Medical Devices

3D images reveal how infants’ heads change shape during birth

Three-dimensional finite element reconstruction of the cranial bones before labor and during the second stage of labor. Credit: Ami et al., 2019

Using Magnetic Resonance Imaging (MRI), scientists have captured 3D images that show how infants’ brains and skulls change shape as they move through the birth canal just before delivery.

Olivier Ami of Auvergne University in Clermont Ferrand, France, and colleagues present these findings in the open access journal PLOS ONE on May 15, 2019.

Doctors have long known that infants’ heads change shape during birth. Termed “fetal head molding,” these changes occur during the second stage of labor when the baby leaves the uterus and moves through the birth canal. However, the details of fetal head molding remain unclear, and only one prior study has captured images of this process.
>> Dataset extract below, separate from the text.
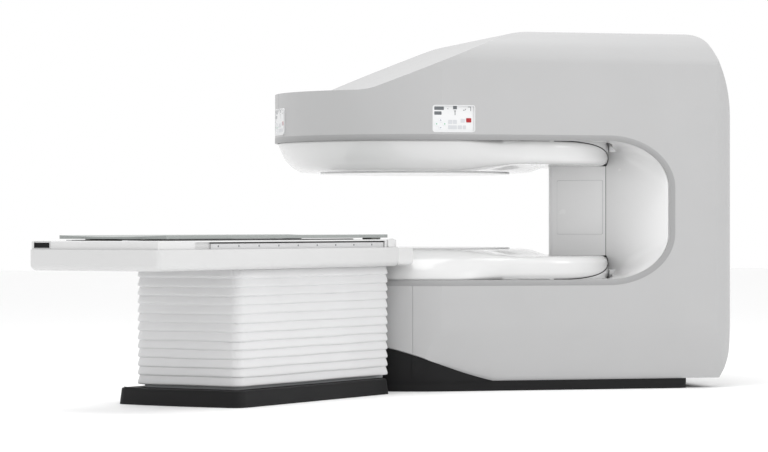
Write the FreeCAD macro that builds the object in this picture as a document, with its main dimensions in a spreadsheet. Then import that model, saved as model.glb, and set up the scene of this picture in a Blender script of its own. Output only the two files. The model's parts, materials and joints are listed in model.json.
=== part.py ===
"""Open MRI scanner: a C-shaped permanent-magnet gantry on one pillar, with its patient table.

Millimetres, +Z up. The origin is on the floor, on the axis through the centres of the two
magnet poles. +X runs to the pillar. The table comes in along the diagonal between -X and -Y,
so every table piece is drawn with its length along X and turned by table_angle.
"""
import FreeCAD, Part
import math
import os
import Sketcher

VEC = FreeCAD.Vector
UP = VEC(0, 0, 1)

SIZES = [
    # gantry outline
    ("gantry_radius", 731), ("gantry_back", 1517), ("back_corner", 150), ("front_top", 1509),
    ("crown_top", 1812), ("ramp_foot", -417), ("ramp_head", 341), ("ramp_foot_bend", 260),
    ("ramp_head_bend", 500), ("crown_round", 170), ("side_overlap", 3),
    ("crown_shy", 175), ("crown_back_round", 100), ("shoulder_height", 1456),
    ("tuck_height", 307), ("tuck_depth", 25), ("tuck_bend", 300), ("cover_wall", 6),
    ("cover_foot", 50.5), ("back_bend", 900),
    ("back_flat_below", 480), ("calf_bend", 450), ("calf_step", 32), ("calf_rise", 120),
    ("heel_bend", 250), ("heel_step", 96),
    # patient opening
    ("iso_height", 906), ("opening_half", 350.5), ("opening_end", 1144),
    ("opening_corner_length", 329), ("opening_corner_height", 236), ("patient_gap", 380),
    ("plate_radius", 495), ("plate_thickness", 8), ("dish_flat_radius", 600),
    ("dish_radius", 716), ("slab_half", 700), ("slab_depth", 117), ("slab_edge", 38),
    ("slab_straight", 534), ("slab_shy", 70), ("pole_wall", 5), ("liner_wall", 5),
    ("liner_seam", 0.5), ("slab_bend", 300), ("slab_side_bend", 380), ("slab_tip", 160),
    ("dish_bend", 110), ("dish_flare", 92), ("dish_rise", 74), ("nose_back", 60),
    ("nose_x", 715), ("nose_side_x", 971), ("nose_side_y", 236), ("nose_round", 45),
    # magnet
    ("magnet_radius", 575), ("magnet_thickness", 86), ("yoke_radius", 640),
    ("yoke_thickness", 165), ("pole_radius", 560), ("pole_thickness", 36),
    ("gradient_radius", 540), ("gradient_thickness", 24), ("transmit_radius", 520),
    ("transmit_thickness", 8), ("column_front", 1180), ("column_half", 520),
    ("column_back", 1440), ("leg_radius", 75), ("seat_gap", 0.3), ("rim_inset", 15),
    # plinth, skirt and dock
    ("plinth_height", 50), ("plinth_inset", 14), ("plinth_back", 1255), ("skirt_wall", 6),
    ("skirt_start", -366), ("skirt_rise", 230), ("skirt_run", 400), ("skirt_dip_run", 190),
    ("skirt_dip_rise", 82.8), ("plinth_corner", 60), ("dock_round", 18), ("flap_lift", 20),
    ("dock_half", 350), ("dock_depth", 145), ("dock_bottom", 632), ("dock_top", 719),
    ("seam", 3), ("flap_width", 66), ("flap_height", 88),
    # table
    ("table_angle", 45), ("table_head", -787), ("shell_length", 2098), ("shell_half", 350),
    ("shell_bottom", 628), ("shell_top", 722), ("shell_wall", 5), ("shell_round", 45),
    ("deck_length", 2080), ("deck_half", 340), ("deck_top", 761), ("deck_skin", 6),
    ("shell_side_round", 20), ("shell_inner_bevel", 16), ("deck_edge", 6),
    ("deck_end_wall", 40), ("deck_seam", 3), ("slot_length", 1680), ("slot_depth", 16),
    ("slot_top", 754), ("slot_start", 113), ("slot_web", 12), ("hatch_inner", 242),
    ("hatch_outer", 327), ("hatch_depth", 30), ("hatch_sill", 7), ("hatch_lintel", 8),
    ("beam_width", 60),
    ("beam_head_shy", 100), ("beam_foot_shy", 118), ("member_drop", 30), ("rail_length", 1535),
    ("rail_play", 5), ("screw_radius", 4.8), ("screw_length", 2.4), ("pocket_play", 0.2),
    ("pocket_depth", 3), ("cap_start", 20), ("cap_width", 9), ("cap_edge", 4),
    ("guide_offset", 150), ("guide_half", 15), ("guide_height", 4), ("guide_head_shy", 120),
    ("guide_foot_shy", 20), ("pad_offset", 230), ("pad_half", 25), ("pad_length", 90),
    ("pad_shy", 10), ("motor_radius", 34), ("motor_length", 150), ("gearbox_length", 90),
    ("gearbox_width", 60), ("gearbox_height", 70), ("drive_reach", 175), ("motor_reach", 130),
    ("rail_height", 27), ("rail_thickness", 8), ("cap_length", 54), ("cap_height", 43),
    ("board_length", 1943), ("board_half", 289), ("board_bottom", 769), ("board_top", 785),
    ("board_dish", 7), ("runner_length", 720), ("base_foot", -2240), ("base_head", -844),
    ("base_half", 345), ("base_height", 76), ("base_bulge", 32), ("base_shoulder", 150),
    ("base_foot_edge", 30), ("base_head_edge", 12), ("base_end_bend", 200),
    ("bellows_corner", 24), ("bellows_wall", 3), ("frame_reach", 8), ("frame_rim", 30),
    ("stage_overlap", 8), ("runner_half", 12), ("runner_shy", 20), ("bellows_foot", -2130),
    ("bellows_head", -758), ("bellows_half", 282), ("bellows_bottom", 90), ("bellows_top", 600),
    ("pleat_depth", 26), ("pleat_count", 12), ("lift_travel", 250), ("tube_side", 190),
    ("tube_wall", 8), ("tube_gap", 0.3), ("outer_tube_top", 330), ("middle_tube_top", 470),
    ("column_foot", -1850), ("column_head", -1080),
    # control panels
    ("panel_width", 221), ("panel_height", 137), ("panel_centre", 1363), ("panel_round", 14),
    ("panel_recess", 10), ("panel_depth", 32), ("panel_rim", 5), ("fascia_thickness", 2),
    ("key_stand", 1.4), ("key_gap", 0.3), ("key_depth", 10), ("key_travel", 1.5),
    ("key_corner", 3), ("window_depth", 60),
]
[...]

In the new study, Ami and colleagues used 3D MRI to capture detailed images of seven infants’ skulls and brains before and during the second stage of labor. The analysis revealed fetal head molding during the second stage of labor in all seven infants, with different parts of the skull overlapping to varying degrees among the infants. After birth, five of the newborns’ skull and brain shapes returned to their pre-birth state, but the changes persisted in two of the infants. Two of the three infants with the greatest degree of fetal head molding were delivered by emergency C-section, but the third was delivered vaginally with minimal expulsive efforts.

Overall, the findings suggest that infants experience greater skull stresses during birth than previously thought, potentially underlying the asymptomatic brain and retinal bleeding seen in many newborns after vaginal delivery. The authors note that a larger study is needed to confirm their findings, but that their work demonstrates the value of 3D MRI in capturing fetal head molding.

Ami adds: “During vaginal delivery, the fetal brain shape undergoes deformation to varying degrees depending on the degree of overlap of the skull bones. Fetal skull molding is no more visible in most newborns after birth. Some skulls accept the deformation (compliance) and allow an easy delivery, while others do not deform easily (non-compliance).”